Zudem förderten soziale Netzwerke Filterblasen und verzerrten den öffentlichen Diskurs, monierte Schneider. "Sie können Meinungen auch ganz verschwinden lassen." Die Politik müsse daher die "Verbreitung journalistischer Inhalte" fördern, deren Macher sich den Standards des Pressekodex verschrieben hätten. Europäische Meilensteine bei der Plattformregulierung dürften ihm zufolge zudem der Digital Services Act (DSA) und der Digital Markets Act (DMA) werden.

Auch Schneiders Parteikollege Helge Lindh setzte sich für kooperative Medienplattformen ein: "Wir brauchen ein freies Korrektiv." Es gelte daher alles zu tun, um neue Wege für Qualitätsjournalismus zu ebnen. Russische Medien verbreiteten dagegen durch den Zwang zur Regierungspropaganda "eine Scheinwirklichkeit". Dem ukrainischen Präsidenten Wolodymyr Selenskyj attestierte der Sozialdemokrat zugleich eine "virtuose Nutzung von Social Media": Er schaffe es, den Aggressor als schwach und erbärmlich dastehen zu lassen.

Die angestrebten alternativen Portale sollten schon im Design auf Gemeinwohl hin orientiert werden, forderte die Grüne Awet Tesfaiesus. Guter Journalismus scheitere so wenigstens nicht mehr schon am Algorithmus. Nötig sei ein Wechsel hin zum "Netzwerkparadigma", der gemeinsam mit Ländern vorangetrieben und dabei "Rechtssicherheit für gemeinnützigen Journalismus" schaffen sollte. Eine funktionierende Medienlandschaft sei das Herz einer Demokratie. Die Politik müsse dafür sorgen, dass es auch schlägt.

Die Ampel-Koalition werde eine Bund-Länder-Arbeitsgruppe zur Mediengesetzgebung einsetzen, kündigte Thomas Hacker (FDP) an. Eine gemeinsame europäische Plattform könnte für eine größere Sichtbarkeit qualitativ hochwertiger journalistischer Inhalte im Netz sorgen. Gefragt seien aber keine staatlichen Gegenmodelle zu Facebook & Co., sondern mediale Vielfalt unter Einbezug öffentlich-rechtlicher und privater Akteure.

Angesichts von Hassrede, Cybermobbing, gezielter Desinformationen und Manipulation etwa von Rechts im Netz sah Christiane Schenderlein im Namen der CDU/CSU-Fraktion "akuten Handlungsbedarf", der durch den öffentlich-rechtlichen Rundfunk gedeckt werden könnte.
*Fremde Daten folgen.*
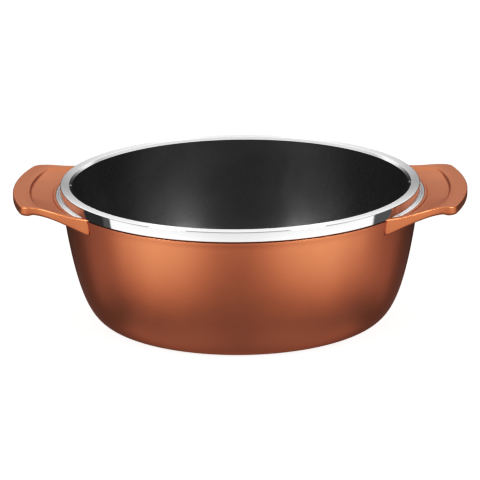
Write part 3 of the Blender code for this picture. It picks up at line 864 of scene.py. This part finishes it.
class Finish(Nodes):
    """A new material with its nodes, its shader and the place of each point on the pot."""

    def __init__(self, name, metallic, **settings):
        self.material = bpy.data.materials.new(name)
        self.material.use_nodes = True
        super().__init__(self.material.node_tree)
        self.shader = self.tree.nodes["Principled BSDF"]
        for key, value in {"Metallic": metallic, **settings}.items():
            self.shader.inputs[key.replace("_", " ")].default_value = value
        self.place = self.add("ShaderNodeTexCoord").outputs["Object"]

    def use(self, group, **values):
        """Place a node group with its own values and return its outputs."""
        node = self.add("ShaderNodeGroup", node_tree=group, label=group.name)
        for key, value in {"Place": self.place, **values}.items():
            self.feed(node.inputs[key.replace("_", " ")], value)
        return node.outputs

    def dress(self, tone, rough, height, depth):
        """Give the shader its colour, its roughness and its relief of this depth."""
        relief = self.add("ShaderNodeBump", Strength=1.0, Distance=depth, Height=height)
        for key, value in (("Base Color", tone), ("Roughness", rough), ("Normal", relief.outputs["Normal"])):
            self.feed(self.shader.inputs[key], value)
        return self.material


def shade(colour, factor=1.0):
    """Lighter or darker version of a colour, with its fourth channel."""
    return tuple(min(part * factor, 1.0) for part in colour) + (1.0,)


def copper_lacquer(finishes):
    """Satin copper-coloured metallic lacquer, sprayed over the casting."""
    paint = Finish("copper_lacquer", 1.0, Coat_Roughness=0.2, Specular_Tint=(0.88, 0.40, 0.27, 1.0))
    flakes = paint.use(paint_flake())
    patch = paint.use(soft_patches(), Per_metre=11.0, Contrast=1.6)["Patch"]
    marks = paint.use(soft_patches(), Per_metre=55.0, Contrast=2.0)["Patch"]
    wear_and_highlight = paint.use(rubbed_edge_and_highlight(), Radius=0.0012, Amount=1.0)["Mask"]
    tone = paint.mix(patch, shade(finishes.copper, 0.98), shade(finishes.copper, 1.02))
    tone = paint.tint(tone, shade(finishes.copper, 1.35), paint.ease(flakes["Flake"], 0.0, 1.0), share=0.16)
    # Partly wear, partly painted edge highlight: the outer edges are tinted towards a lighter copper.
    tone = paint.tint(tone, shade(finishes.rubbed_copper_and_highlight), wear_and_highlight, share=0.15)
    low, high = finishes.copper_roughness - 0.008, finishes.copper_roughness + 0.008
    rough = paint.raised(paint.ease(marks, 0.2, 0.8, low, high), wear_and_highlight, amount=0.24)
    paint.feed(paint.shader.inputs["Coat Weight"], paint.raised(0.5, wear_and_highlight, amount=-0.4))
    return paint.dress(tone, rough, flakes["Height"], depth=0.00002)


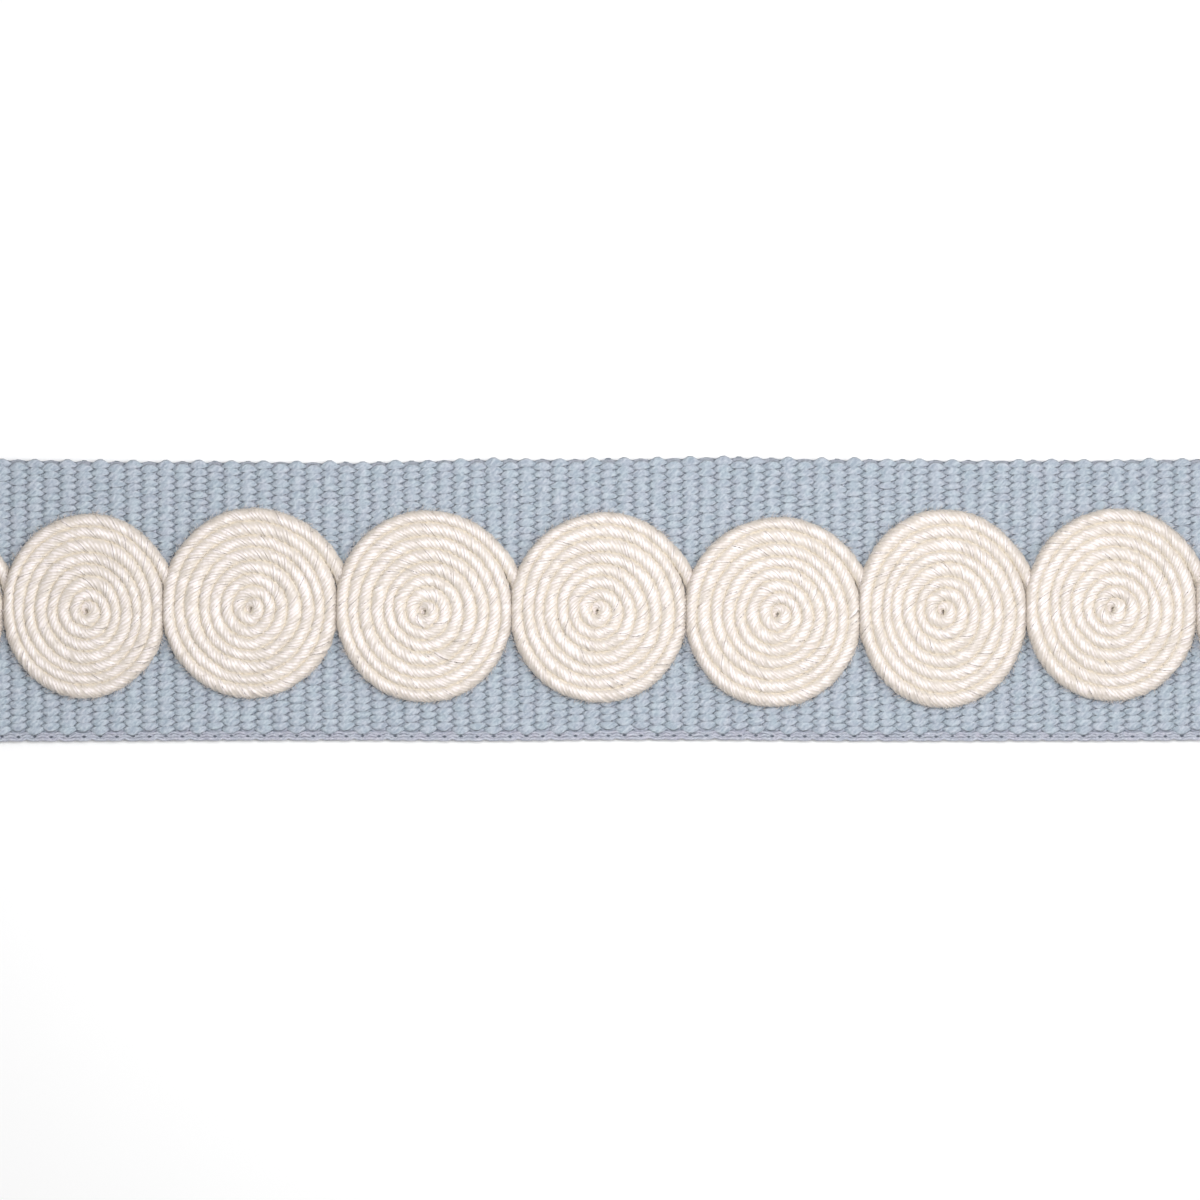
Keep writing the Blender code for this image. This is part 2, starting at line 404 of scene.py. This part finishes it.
def along_tape(over, values_over, values_under):
    """Repeats one rib's values along the tape, those for a float where over is true."""
    both = [np.append(np.tile(values, RIBS), values[0]) for values in (values_over, values_under)]
    return np.where(over, both[0], both[1])


def warp_layer(name, parity, material):
    """The yarns that float over the ribs of one parity, as one piece.

    A ring is a flattened pentagon that stands across the yarn's own slope: with the slope
    s, a point u above the yarn's middle moves back by u * s / sqrt(1 + s * s) and up by
    u / sqrt(1 + s * s).
    """
    yarns = np.arange(parity, YARNS, 2)
    over = (rib_of_step[None] + yarns[:, None]) % 2 == 0
    first = edge(yarn_x, -1) + LOWER_STRIP
    last = edge(yarn_x, 1) - UPPER_STRIP
    share = (yarns[:, None] + 0.5) / YARNS
    path = np.tile(yarn_x - tape_low[0], (len(yarns), 1))
    y = first + share * (last - first) + np.where(over, slant, -slant) * FLOAT_SLANT
    y = y + YARN_STRAY * uneven(path, STRAY_SPACING, seed=parity)
    swell = 1 + YARN_SWELL * uneven(path, SWELL_SPACING, seed=parity + 10)
    half_width = along_tape(over, WIDTH_OVER, WIDTH_UNDER) / 2 * swell
    half_thick = YARN_THICK / 2
    sink = 1 - YARN_SINK * (1 + uneven(path, SINK_SPACING, seed=parity + 20))
    z = body_middle + along_tape(over, RISE_OVER, RISE_UNDER) * sink * (body_middle - half_thick)
    slope = np.gradient(z, axis=1) / np.gradient(yarn_x)
    lean = np.sqrt(1 + slope**2)
    side = half_width[..., None] * YARN_SECTION[:, 0]
    up = half_thick * SECTION_FULL * YARN_SECTION[:, 1]
    x = yarn_x[None, :, None] - up * (slope / lean)[..., None]
    rings = np.stack([x, y[..., None] + side, z[..., None] + up / lean[..., None]], -1)
    # Painted shade: the lower a point of the yarn lies, the more of the deep colour it takes.
    crest = (rings[..., 2] - body_middle) / (body_middle - half_thick)
    return add_tubes(name, rings, crest, ["tape"], material)


# The third colour is painted shade for the low places.
warp_colours = ("#C2CAD3", "#9AA5B2", "#8E99A8")
warp_cotton = cotton_yarn("cotton_warp_yarn", warp_colours, YARNS // 2, tape_length, YARN_TWIST)
warp_a = warp_layer("warp_yarns_a", 0, warp_cotton)
warp_b = warp_layer("warp_yarns_b", 1, warp_cotton)

# %% [markdown]
# ## The lower selvedge
# Along the lower edge the rib cords are locked by thin threads that are chained along the
# tape. They show as a narrow greyer strip of small slanting stitches, with a dark pinhole at
# every rib, now higher and now lower. Two strands that cross between the ribs part over each
# rib and leave the pinhole. A straighter one lies along the very edge, and one beside the
# last warp yarn. Loops modelled stitch by stitch would be truer close up, but they would be
# a few pixels long in the picture.

# %% Lower selvedge
STITCH_STEPS = 8  # in one rib
STITCH_SIDES = 6
STITCH_IN = np.array([[0.80], [0.80], [0.28], [1.30]]) * MM  # from the edge to each strand
STITCH_SWING = np.array([[0.46], [0.34], [0.08], [0.05]]) * MM  # how far it bends at a pinhole
STITCH_PHASE = np.array([[0.0], [1.0], [0.5], [0.0]]) * math.pi
STITCH_HALF_WIDTH = np.array([[0.17], [0.17], [0.30], [0.26]]) * MM
STITCH_SPREAD = np.array([[0.14], [0.14], [0.0], [0.0]]) * MM  # how much wider where they cross
STITCH_HALF_HEIGHT = 0.48 * MM
STITCH_HEIGHT = 0.62  # of their middle, as a share of the tape's thickness
STITCH_WAVE = 0.12 * MM  # how far they rise and sink
PINHOLE_POWER = 9  # high and odd: the strands bend sharply, each to its own side
STITCH_STRAY = 0.04 * MM
STITCH_STRAY_SPACING = 1.9 * MM
STITCH_TWIST = 0.3  # slant of their streaks

stitch_x = np.linspace(tape_low[0], tape_high[0], RIBS * STITCH_STEPS + 1)
phase = math.pi * (stitch_x - tape_low[0]) / rib_pitch + STITCH_PHASE
stitch_y = edge(stitch_x, -1) + STITCH_IN + STITCH_SWING * np.sin(phase) ** PINHOLE_POWER
stitch_path = np.tile(stitch_x - tape_low[0], (len(STITCH_IN), 1))
stitch_y = stitch_y + STITCH_STRAY * uneven(stitch_path, STITCH_STRAY_SPACING, seed=40)
stitch_z = tape_top * STITCH_HEIGHT + STITCH_WAVE * np.cos(phase)
stitch_width = STITCH_HALF_WIDTH + STITCH_SPREAD * np.cos(phase) ** 2
around = np.arange(STITCH_SIDES) * math.tau / STITCH_SIDES
stitch_rings = np.stack(
    np.broadcast_arrays(
        stitch_x[None, :, None],
        stitch_y[..., None] + stitch_width[..., None] * np.cos(around),
        stitch_z[..., None] + STITCH_HALF_HEIGHT * np.sin(around),
    ),
    -1,
)
# The third colour is painted shade, for the strands' undersides and low places.
stitch_colours = ("#D6D8E2", "#A9ADBC", "#666E82")
stitch_cotton = cotton_yarn(
    "cotton_stitch_thread", stitch_colours, len(STITCH_IN), tape_length, STITCH_TWIST
)
# Painted light: the strands are painted lighter on top and darker on their undersides and where they
# sink.
stitch_crest = 0.35 + 0.2 * np.cos(phase)[..., None] + 0.6 * np.sin(around)  # light on top
selvedge = add_tubes("selvedge_stitch", stitch_rings, stitch_crest, ["tape"], stitch_cotton)

# %% [markdown]
# ## The cord's finish and painted shine
# The cord is viscose, a bright smooth fibre with silk-like gloss, twisted from nine yarns.
# Light slides along the smooth fibres, so a yarn shines in short slanting strokes where it
# lies level and turns beige where it dips between two turns. Both are painted into the
# colour: a painted highlight in strokes on top, painted shade on the flanks. The colour
# reads how high a point stands on the cord from an attribute, and the strokes follow the
# UV map. A plain glossy shader leaves the turns too even, since much of the shine is in
# these strokes.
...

Eine entsprechende Auftragsreform sei in Arbeit. Da Falschinformationen und emotionalisierte Botschaften in sozialen Netzwerken "der Kassenschlager" seien, mahnte auch ihr Fraktionskollege Maximilian Mörseburg eine Regulierung an. Diese sollte aber "von höchster inhaltlicher Neutralität geprägt sein".

Die Linke Petra Sitte plädierte für eine "neue öffentliche, aber natürlich nicht staatlich beeinflussende Medienförderung". Dieses Feld dürfe nicht den Googles und Facebooks der Welt überlassen werden in einer Zeit, wo bei Rechten und Querdenkern schon eine "richtiggehende Pressefeindlichkeit" herrsche. Eine europäische Medienplattform sei von zentraler Bedeutung, müsse aber als echter Gegenentwurf "mehr bieten" als die bestehenden Netzgrößen.

Der "Popanz der Desinformation" werde nur als Agitprop zur ideologischen Gleichtaktung von Politik und Medien hochgejazzt, empörte sich Martin Renner (AfD). Das Big-Data-Oligopol, das längst eine eigene, auch politische Agenda verfolge und zensiere, dürfe nicht durch mit "Zwangsgebühren fett alimentierte Platzhirsche" ersetzt werden: "Wir wollen keine profitorientierte Meinungsdominanz, aber auch kein ideologiebasiertes Informationsmanagement." Einen eigenen Lösungsansatz präsentierte Renner nicht.